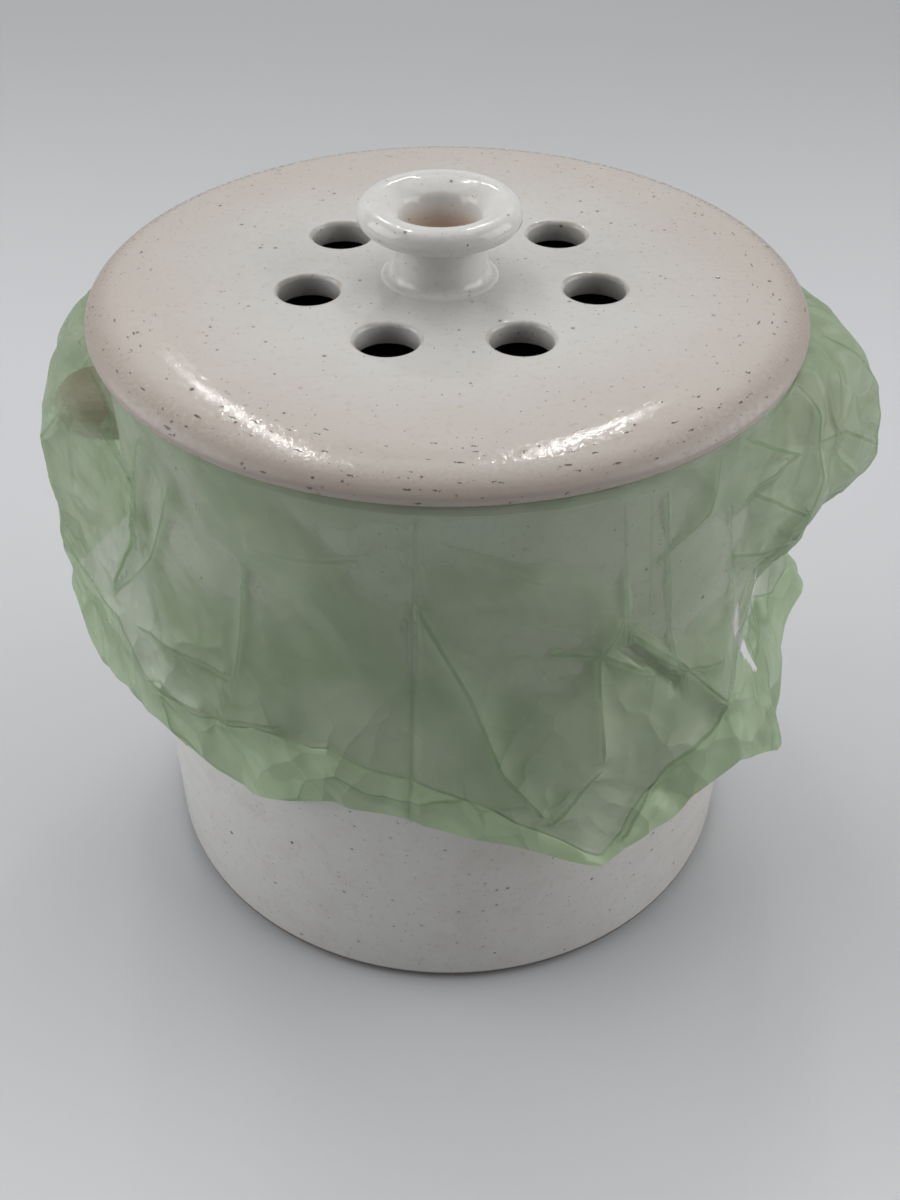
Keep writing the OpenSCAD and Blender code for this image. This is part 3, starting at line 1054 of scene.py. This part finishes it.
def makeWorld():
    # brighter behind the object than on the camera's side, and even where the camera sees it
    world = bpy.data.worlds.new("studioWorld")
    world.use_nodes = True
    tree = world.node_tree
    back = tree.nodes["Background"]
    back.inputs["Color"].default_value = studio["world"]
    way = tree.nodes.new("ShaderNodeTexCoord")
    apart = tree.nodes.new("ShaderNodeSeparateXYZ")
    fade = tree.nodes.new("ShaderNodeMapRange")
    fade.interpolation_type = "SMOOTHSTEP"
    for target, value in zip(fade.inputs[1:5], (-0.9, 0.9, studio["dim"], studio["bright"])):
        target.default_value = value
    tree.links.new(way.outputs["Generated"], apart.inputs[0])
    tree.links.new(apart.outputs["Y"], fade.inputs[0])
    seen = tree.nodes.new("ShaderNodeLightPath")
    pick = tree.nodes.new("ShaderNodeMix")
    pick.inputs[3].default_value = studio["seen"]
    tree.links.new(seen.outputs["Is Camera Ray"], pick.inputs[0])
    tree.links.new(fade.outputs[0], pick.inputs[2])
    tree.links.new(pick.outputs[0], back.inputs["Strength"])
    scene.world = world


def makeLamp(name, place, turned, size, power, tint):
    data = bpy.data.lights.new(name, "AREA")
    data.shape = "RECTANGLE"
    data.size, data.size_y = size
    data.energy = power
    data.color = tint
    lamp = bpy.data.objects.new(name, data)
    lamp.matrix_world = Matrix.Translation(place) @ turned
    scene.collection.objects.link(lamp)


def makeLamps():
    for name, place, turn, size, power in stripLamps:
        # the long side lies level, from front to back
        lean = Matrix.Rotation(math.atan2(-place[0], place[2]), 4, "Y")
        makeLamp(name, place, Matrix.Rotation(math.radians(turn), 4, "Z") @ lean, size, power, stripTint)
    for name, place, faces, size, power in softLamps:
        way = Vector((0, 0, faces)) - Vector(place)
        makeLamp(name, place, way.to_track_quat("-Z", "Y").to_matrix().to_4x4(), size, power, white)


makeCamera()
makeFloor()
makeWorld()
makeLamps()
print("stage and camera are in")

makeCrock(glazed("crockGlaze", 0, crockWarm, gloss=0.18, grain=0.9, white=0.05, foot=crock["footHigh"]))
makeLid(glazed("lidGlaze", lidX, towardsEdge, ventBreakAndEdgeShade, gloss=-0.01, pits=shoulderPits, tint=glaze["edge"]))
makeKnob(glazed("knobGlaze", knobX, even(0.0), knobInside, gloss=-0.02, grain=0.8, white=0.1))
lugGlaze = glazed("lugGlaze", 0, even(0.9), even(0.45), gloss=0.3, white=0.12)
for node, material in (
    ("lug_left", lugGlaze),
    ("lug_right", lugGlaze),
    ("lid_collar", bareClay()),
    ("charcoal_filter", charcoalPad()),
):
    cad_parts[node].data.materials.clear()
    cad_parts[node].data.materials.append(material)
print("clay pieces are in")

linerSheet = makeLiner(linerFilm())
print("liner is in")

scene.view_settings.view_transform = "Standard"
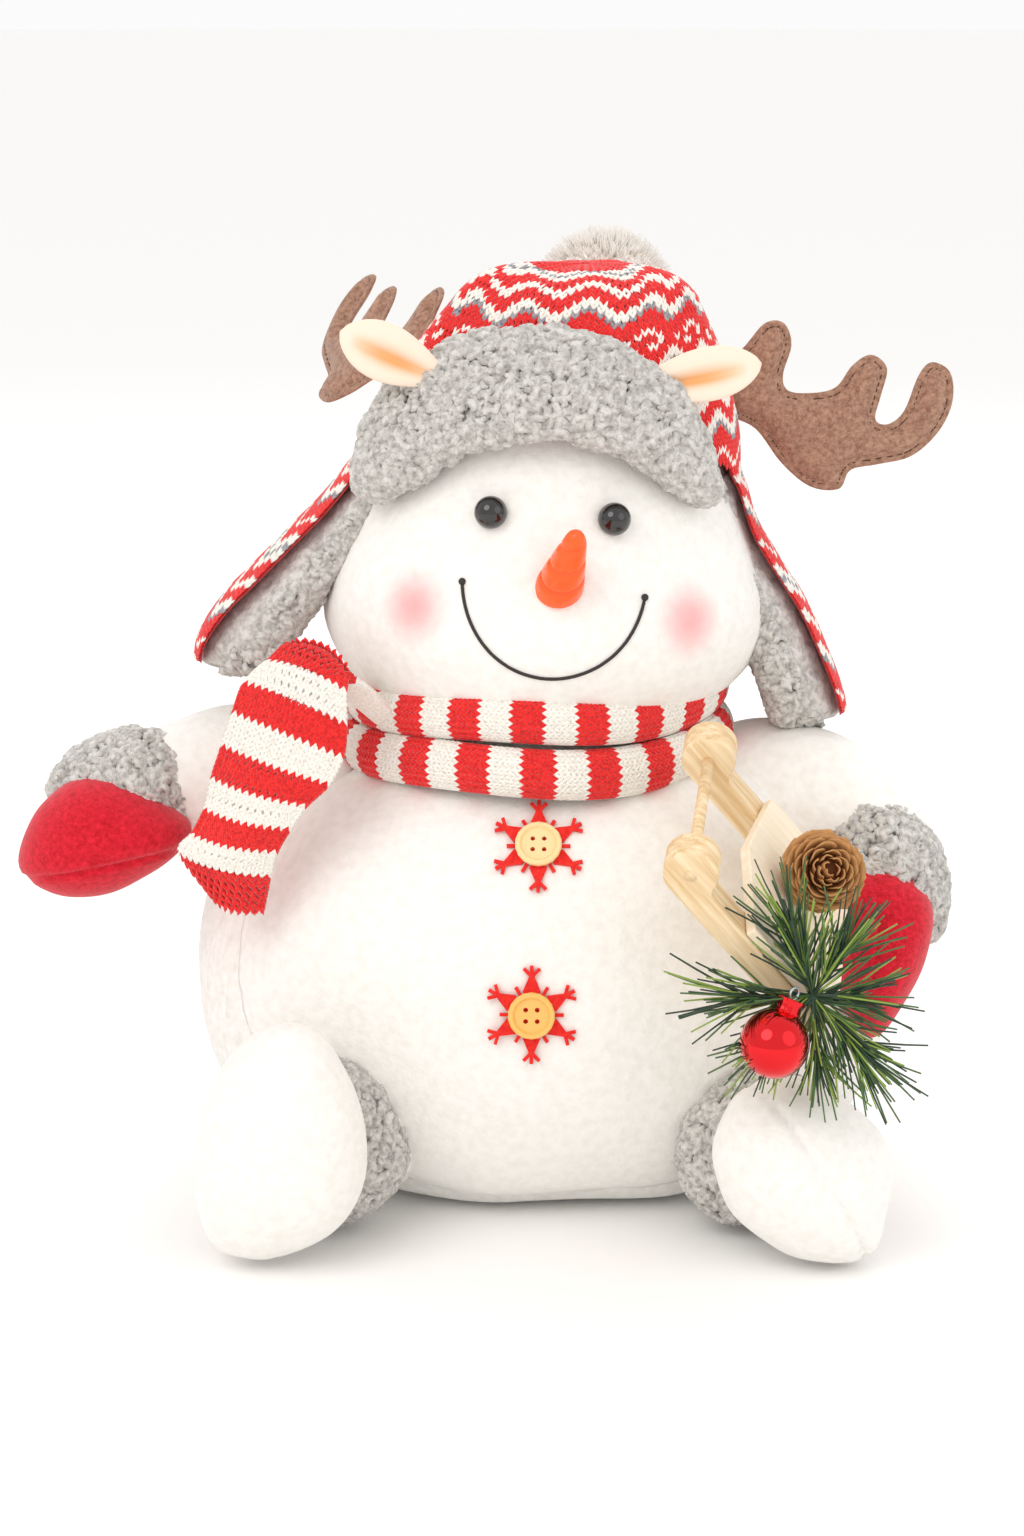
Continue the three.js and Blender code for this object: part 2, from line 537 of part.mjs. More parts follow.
* * *
- [Aim]
Among the lines of the data, identify those with the word "materials". Copy each of them.

- [Solution to the exercise]
    cad_parts[node].data.materials.clear()
    cad_parts[node].data.materials.append(material)